Today, most constituencies have populations that are well above or below the mean population of 133,000. Obviously, this huge variation of population across constituencies negates the ideal democratic principle of one-person-one vote. Joel Barkin`s in his essay titled “Designing Better Electoral Systems for Emerging Democracies” opines that rather than look at equal representation we should be looking at fair representation. This is because fair representation goes beyond geographical size and population. It acknowledges a host of other intervening factors as well. Barkin`s opines that “if the principle of one-person-one vote is respected and constituencies established with equal or nearly equal populations, then the principle of establishing constituencies that reflect communities of interest or "sparsely populated areas" will be violated.”
Cognizant of this challenge and buoyed by the people`s faith in the new constitution, parliament empowered the Ligale led IIBRC to come up with a formula that could best serve the country`s national democratic aspirations while balancing the country`s peculiarities. A hybrid formula was arrived at and parliament in its wisdom unanimously endorsed and adopted it.
However, at the back of our minds we always knew that there was a great deal of easily exploitable ignorance that was likely to scuttle the electoral review process courtesy of the PNU and ODM supremacy battles. And true to this expectation, the process suffered a major body blow on Tuesday when the high court issued writs putting on halt the gazettement of the new electoral units.

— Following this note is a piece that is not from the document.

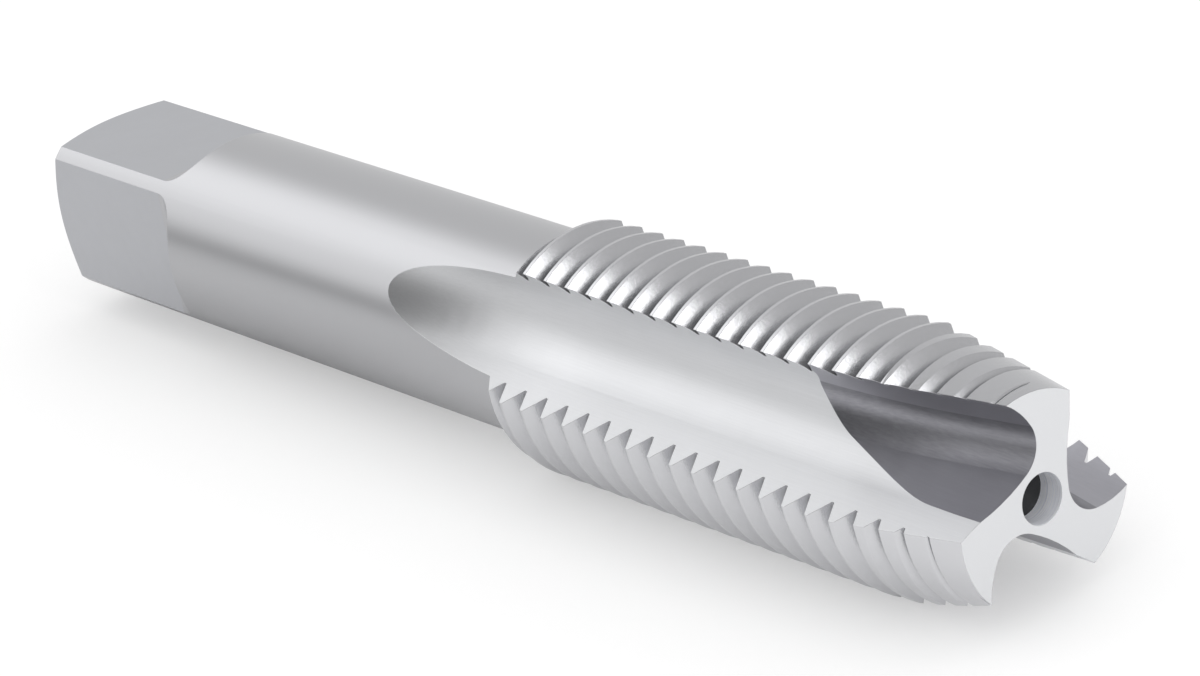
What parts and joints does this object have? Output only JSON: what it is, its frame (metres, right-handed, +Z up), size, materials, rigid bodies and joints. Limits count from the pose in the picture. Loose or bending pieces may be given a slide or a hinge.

At the risk of sounding prejudicial, I must emphasize that this is a political process; it is therefore unlikely that the high court will defuse this brutal, drawn-out political fight mainly between the two political parties. If anything, it will only fuel the fight and make it impossible for a political consensus to be arrived at sooner than later. This delay would be costly given that article 89 clause 4 of the new constitution makes it explicitly clear on when to bring to life new electoral units.
It is also worth noting that the same article 89 clause eleven (11) states that an application for the review of the decision made by the boundaries commission can only be filed within thirty days of the publication of the decision in the Kenya Gazette. …” Currently, IIBRC has not published the new electoral units in the gazette. One therefore wonders the basis upon which the high court application was made.
It can only be that this sudden rush to court has nothing to do with fair representation. Behind this façade are legislators who have one thing in common-they all fear losing their seats to their perennial political rivals. They had all fervently wished that IIBRC would hive off additional constituencies from their existing constituencies in such a way as to placate their rivals to vie in the newly created electoral units.
Besides, it goes without saying that many of them are motivated by the morbid fear of how votes cast in the prospective election shall translate into seats won by political parties and by extension how the same seats shall determine who become(s) the country`s Chief Executive(s). This, in my view, is the very ghost of negative ethnicity that has presided over this country`s steady decline.